A general sense that tech valuations may have become too high has also played a role. Angelo Zino, a technology analyst at CFRA Research, says: “Valuations were getting to 20-year highs and we were due for a pullback, as well as a pause to digest some of the gains we have seen over the past 18 months.”
On Friday the Financial Times reported that hedge fund Elliott Management told investors in a note that AI was “overhyped” and Nvidia, which has been a huge beneficiary of the boom, is in a “bubble”.
Should we expect more AI breakthroughs over the next 12 months?

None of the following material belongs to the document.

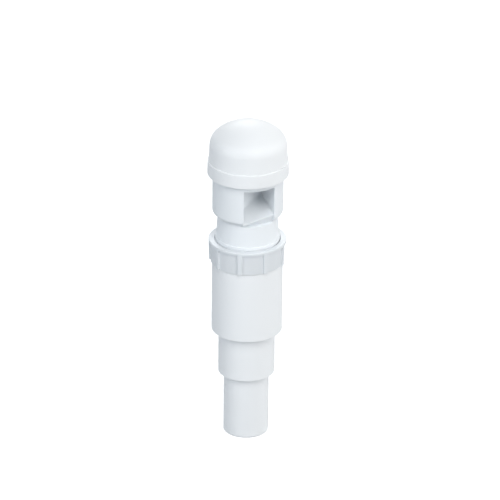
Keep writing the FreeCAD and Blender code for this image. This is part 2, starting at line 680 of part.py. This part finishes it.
def cap():
    """The dome cap: rim band, drafted wall and a crown of two tangent arcs, with stops inside."""
    body = new_body("cap", "cap_level")
    shoulder_x = "crown_half * crown_radius / (crown_radius - crown_shoulder)"
    shoulder_z = "cap_wall_height + crown_turn * (crown_radius - crown_rise)"
    inner_shoulder_x = "crown_half * (1 + crown_inner_turn)"
    inner_shoulder_z = "cap_wall_height + crown_inner_turn * (crown_radius - crown_rise)"
    section = outline(body, "XZ_Plane", "cap_section", [
        ("cap_bore + cap_lead", "0"),
        ("cap_rim_radius - edge_break", "0"),
        ("cap_rim_radius", "edge_break"),
        ("cap_band_radius", "cap_band_height - edge_break"),
        ("cap_band_radius - edge_break", "cap_band_height"),
        ("cap_foot_radius", "cap_band_height"),
        ("cap_top_radius", "cap_wall_height", "crown_shoulder", 1),
        (shoulder_x, shoulder_z, "crown_radius", 1),
        ("0", "cap_height"),
        ("0", "cap_height - cap_wall", "crown_radius - cap_wall", -1),
        (inner_shoulder_x, inner_shoulder_z, "crown_shoulder - cap_wall", -1),
        ("cap_top_radius - cap_wall", "cap_wall_height"),
        ("cap_foot_radius - cap_wall", "stop_foot"),
        ("cap_bore", "stop_foot"),
        ("cap_bore", "cap_lead"),
    ])
    spin(body, section, "cap_shell")
    wall = "(cap_foot_radius - cap_wall)"
    stop_section = outline(body, "XZ_Plane", "stop_section", [
        ("stop_reach", "stop_foot"),
        (wall + " + cap_wall / 2", "stop_foot"),
        (wall + " + cap_wall / 2", "stop_foot + stop_height"),
        (wall + " - cap_wall / 4", "stop_foot + stop_height"),
    ])
    stop = push(body, stop_section, "stop", "stop_width", both_ways=True)
    repeat_round(body, stop, "stops", "stop_count")


def check_document():
    """Stop if any object failed or any sub-part has no valid shape."""
    doc.recompute()
    for item in doc.Objects:
        if "Invalid" in item.State or "Error" in item.State:
            raise RuntimeError(f"{item.Label} failed")
    for item in SUB_PARTS:
        if item.Shape.isNull() or not item.Shape.isValid() or len(item.Shape.Solids) != 1:
            raise RuntimeError(f"{item.Label} is not one valid solid")


def write_parts():
    """Write one file for each sub-part, named by its label."""
    os.makedirs("parts", exist_ok=True)
    for item in SUB_PARTS:
        item.Shape.exportStep(f"parts/{item.Label}.step")
        box = item.Shape.BoundBox
        print(f"{item.Label}: {item.Shape.Volume / 1000:.2f} cm3, z {box.ZMin:.2f} to {box.ZMax:.2f}")


fill_sheet()
stepped_adaptor()
locking_nut()
slip_washer()
outlet_seal()
valve_body()
valve_seat()
membrane()
membrane_carrier()
pin_clip()
cap_seal_ring()
cap()
check_document()
write_parts()
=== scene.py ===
import math

import bmesh
import bpy
from mathutils import Matrix, Vector


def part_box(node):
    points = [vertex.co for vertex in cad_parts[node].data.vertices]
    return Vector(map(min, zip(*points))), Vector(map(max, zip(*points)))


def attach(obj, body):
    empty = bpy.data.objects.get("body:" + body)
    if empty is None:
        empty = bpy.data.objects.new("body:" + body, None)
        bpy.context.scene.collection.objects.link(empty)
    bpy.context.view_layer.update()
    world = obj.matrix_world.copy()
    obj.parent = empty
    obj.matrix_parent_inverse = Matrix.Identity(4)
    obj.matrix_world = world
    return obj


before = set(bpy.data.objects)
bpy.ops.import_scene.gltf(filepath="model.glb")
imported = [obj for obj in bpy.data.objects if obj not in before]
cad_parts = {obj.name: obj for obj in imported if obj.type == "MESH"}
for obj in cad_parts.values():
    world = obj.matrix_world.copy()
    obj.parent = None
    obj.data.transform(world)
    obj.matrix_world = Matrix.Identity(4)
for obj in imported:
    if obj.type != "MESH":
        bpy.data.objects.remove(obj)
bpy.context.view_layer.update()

# One millimetre, in metres
MM = 0.001

# The photograph's camera, worked out from the ellipses and the axis of the adaptor, in degrees
IMAGE_SIZE = 500
FOCAL_PIXELS = 6818.0
AXIS_COLUMN = 247.4
TARGET_HEIGHT = 140.9 * MM
CAMERA_DISTANCE = 4.8
CAMERA_AZIMUTH = -20.8
CAMERA_ELEVATION = 25.7
CAMERA_ROLL = 0.54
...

More breakthroughs are practically guaranteed, which may reassure investors. The largest companies in the field have clear roadmaps ahead, with training runs already in progress for the next generation of frontier models and new records being set practically every month. Just last week, the Alphabet-owned Google DeepMind announced a record performance by its systems on the Internationals Maths Olympiad, a high-school level maths competition, that has observers wondering whether the company will be able to tackle long-unsolved problems in the near future.
The question for the researcher labs is whether the breakthroughs will be sufficiently revenue-generating to pay for the rapidly growing cost of their achievement. The bill for a frontier AI training run has increased tenfold every year since the AI boom took off in earnest, leaving even well-capitalised companies such as OpenAI, the Microsoft-backed startup behind ChatGPT, with question marks over how they finance such expenditure in the long run.
Is generative AI already reaping rewards for companies using it?
The most successful uses of generative AI – the term for AI tools that can create plausible text, audio or image from simple prompts – in many companies have come from the bottom up: people who have worked out how to effectively use tools such as Microsoft’s Copilot or Anthropic’s Claude to work more efficiently, or cut out time-consuming tasks from their day altogether. But at a corporate level, there remain few stark success stories. Where Nvidia has got rich selling shovels in a gold rush, the best narrative from an AI user remains Klarna, the buy now, pay later company, which announced in February that its OpenAI-powered assistant handled two-thirds of its customer service requests in its first month.
Dario Maisto, a senior analyst at Forrester, says a lack of economically beneficial uses for generative AI is hampering the investment case.
“There is still an issue of translating this technology into real, tangible economic benefit,” he said.